Н. Мандельштам в главе «Память» «Второй книги» воспоминаний писала: «Страна, в которой истребляли друг друга в течение полувека, боится вспоминать прошлое. Что ждёт страну с больной памятью? Чего стоит человек, если у него нет памяти?» [6, c. 120].
По мнению профессора Кембриджского университета Д. Томпсон, «сейчас мы являемся свидетелями истинного возрождения прошлого России, её исторической, культурной и литературной памяти» [7, c. 9]. Так это или нет, но не вызывает сомнений тот факт, что творчество В. Шаламова внесло свой неоценимый и до сих пор не вполне оценённый вклад в попытку сохранения в памяти последующих поколений тех сложных исторических событий, свидетелем которых ему и многим из его современников довелось быть.

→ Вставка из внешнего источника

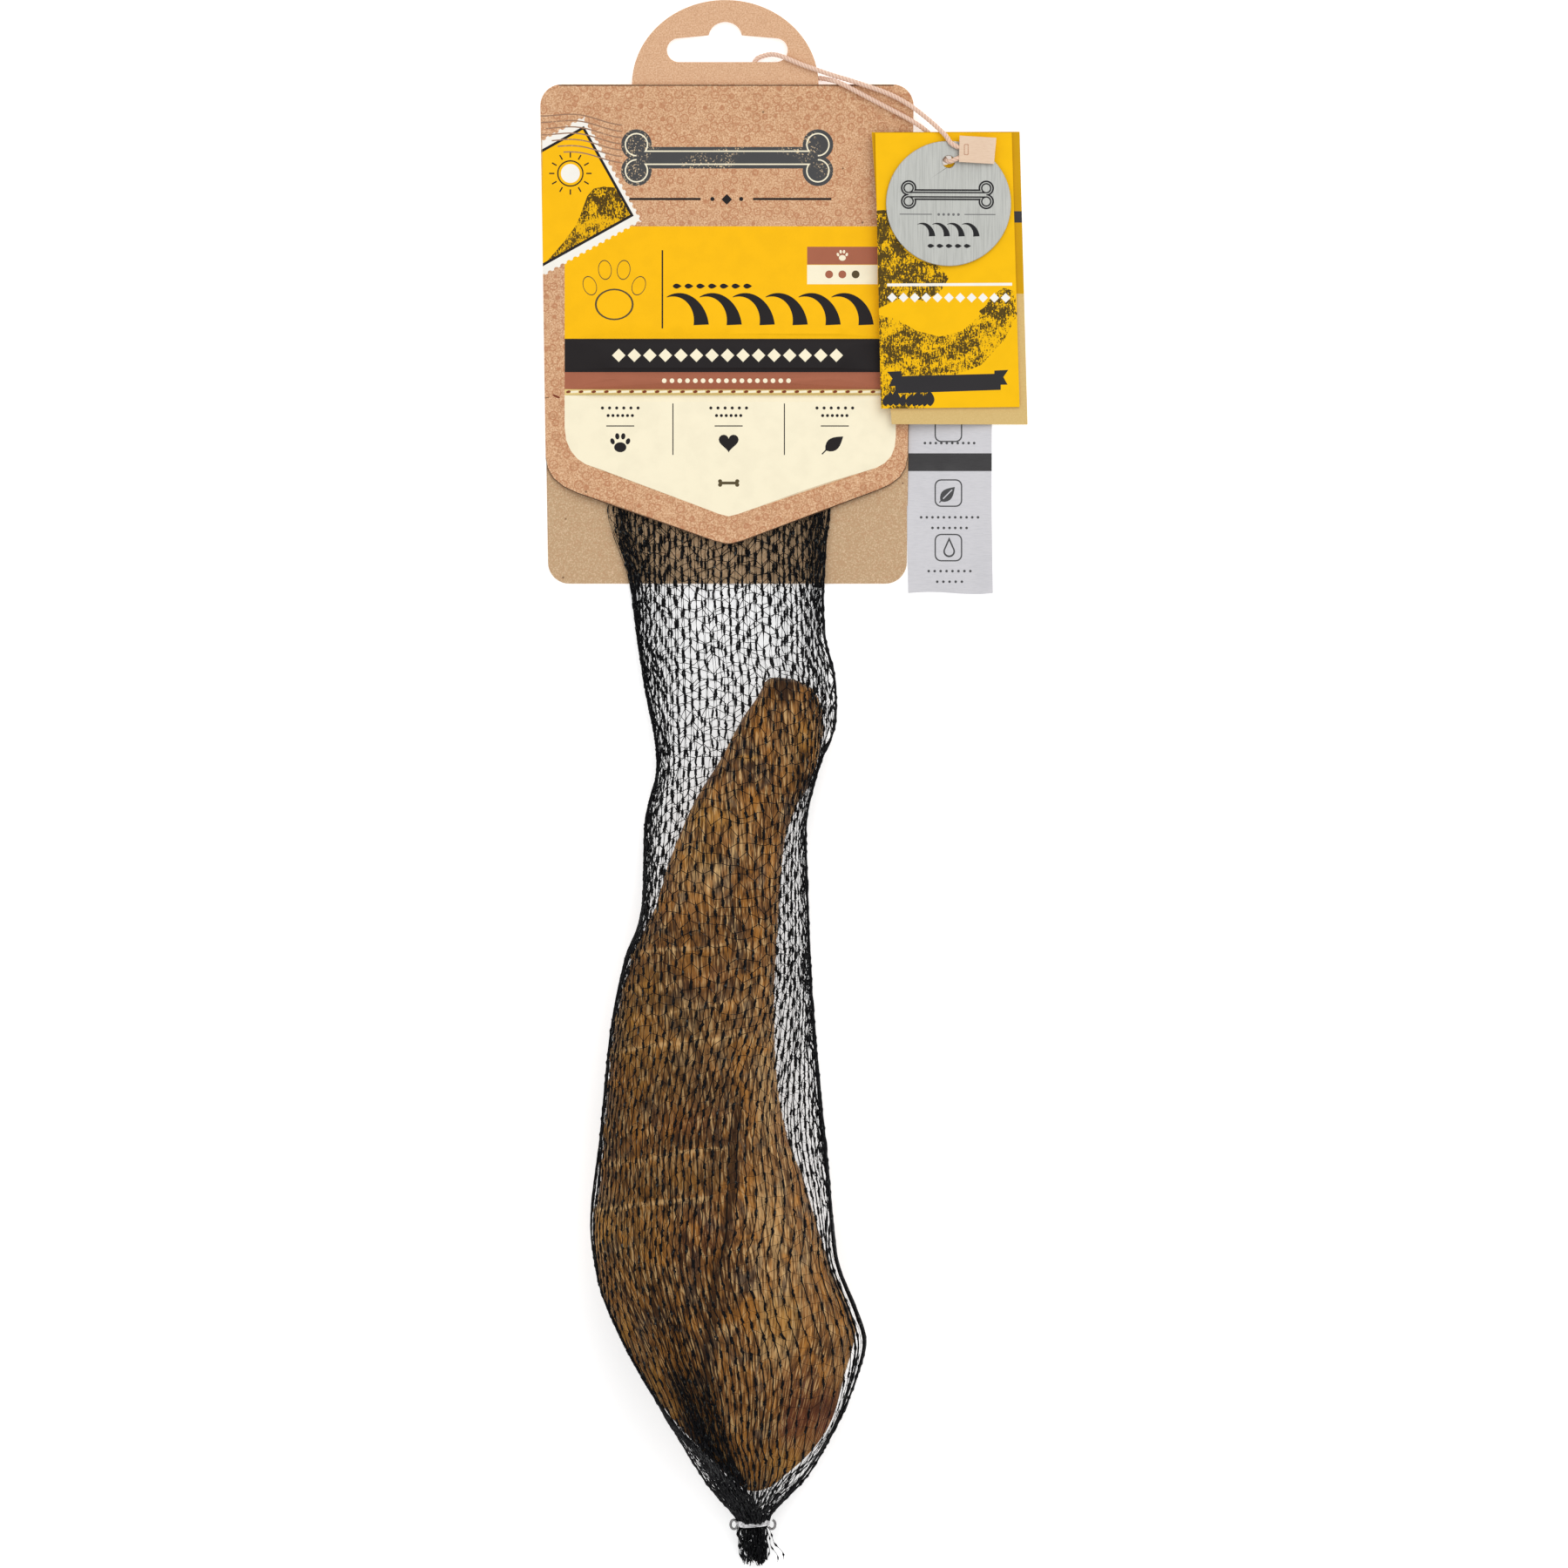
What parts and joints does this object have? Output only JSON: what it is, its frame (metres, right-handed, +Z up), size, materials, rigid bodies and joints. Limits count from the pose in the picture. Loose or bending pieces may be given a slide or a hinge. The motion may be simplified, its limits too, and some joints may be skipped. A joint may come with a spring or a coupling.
{
  "type": "goat horn dog chew",
  "caption": "Curved goat horn in a tied knitted net sleeve under a folded kraft header card with a hanging slot, swing tags, a disc, a label and a ribbon.",
  "frame": {"origin": "On the surface that the chew lies on, under the middle of its bounding box measured without the hanging cord.", "axes": "+X across the card to the side of the swing tags, +Y along the horn from the tied end to the hanging tab, +Z up, away from the surface and out of the printed face."},
  "size_m": [0.1286, 0.4138, 0.0423],
  "materials": {
    "card_back": "matt olive-tan kraft board",
    "card_front": "printed kraft board, slightly satin ink",
    "horn": "brown ringed keratin, dull with smooth polished patches",
    "net": "black knitted plastic net, soft sheen",
    "clip": "bright bent wire",
    "tag_back": "matt card, yellow above tan",
    "tag_front": "printed card, slightly satin",
    "disc": "upright brushed steel with a dark engraved drawing",
    "label": "peach satin, folded and stitched",
    "ribbon": "white satin ribbon with dark print",
    "cord": "twisted peach cotton"
  },
  "bodies": {
    "root": {"header_card_back": "card_back", "header_card_front": "card_front", "horn": "horn", "net_sleeve": "net", "tie_clip": "clip", "tag_leaf_back": "tag_back", "tag_leaf_front": "tag_front", "metal_disc": "disc", "cord_label": "label", "care_ribbon": "ribbon", "hang_cord": "cord"}
  },
  "joints": []
}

Масштаб трагедий тех, кто не по своей воле оказался в сталинских исправительно-трудовых лагерях, а во многих случаях фактически в лагерях уничтожения, едва ли возможно адекватно осмыслить без прозы В. Шаламова, несмотря на то, что он, разумеется, далеко не единственный, писавший на эту тему.

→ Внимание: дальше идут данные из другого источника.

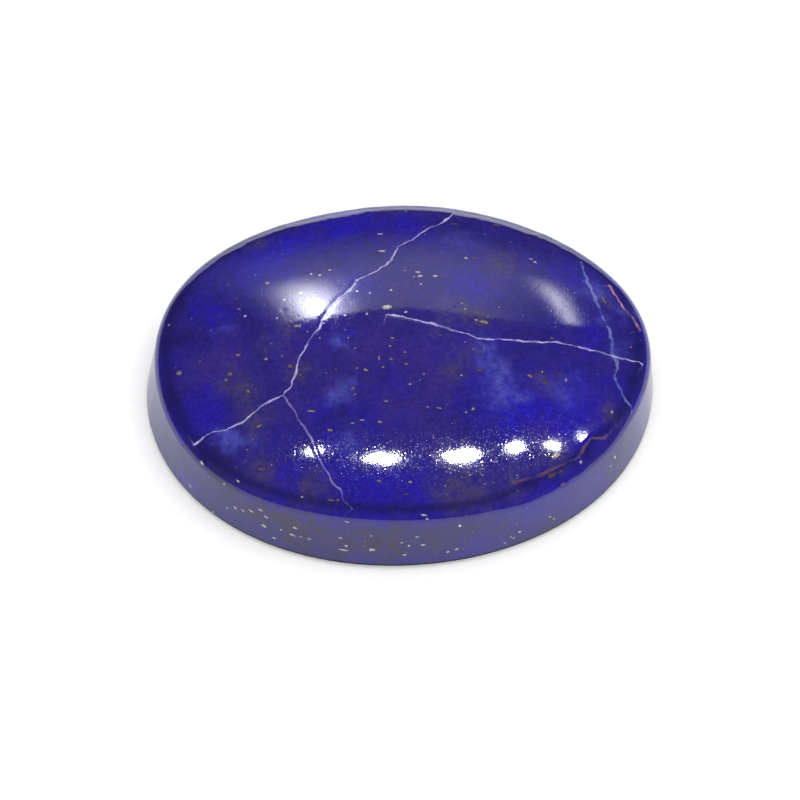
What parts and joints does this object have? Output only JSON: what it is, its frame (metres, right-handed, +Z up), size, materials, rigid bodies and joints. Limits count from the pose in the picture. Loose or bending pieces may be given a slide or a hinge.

В. Шаламов опасался естественной реакции организма на пережитое — забвения всех ужасов лагерей, боялся, что, вернувшись из заключения, он забудет всё увиденное и пережитое на Вишере и особенно на Колыме — забудет всё то, что предать забвению нельзя:
«Я испугался страшной силе человека — желанию и умению забывать. Я увидел, что готов забыть всё, вычеркнуть двадцать лет из своей жизни. И каких лет! И когда я это понял, я победил сам себя. Я знал, что я не позволю моей памяти забыть всё, что я видел. И я успокоился <…>» [11, с. 603–604].
И общей закономерностью, вырастающей из подобной уверенности, а вместе с тем одной из конструктивных составляющих частей поэтики прозы В. Шаламова, её квинтэссенцией стала память, единой неразрывной нитью связующая образы, мотивы и сюжеты всех текстов прозаических циклов писателя в целостную книгу с единым творческим замыслом.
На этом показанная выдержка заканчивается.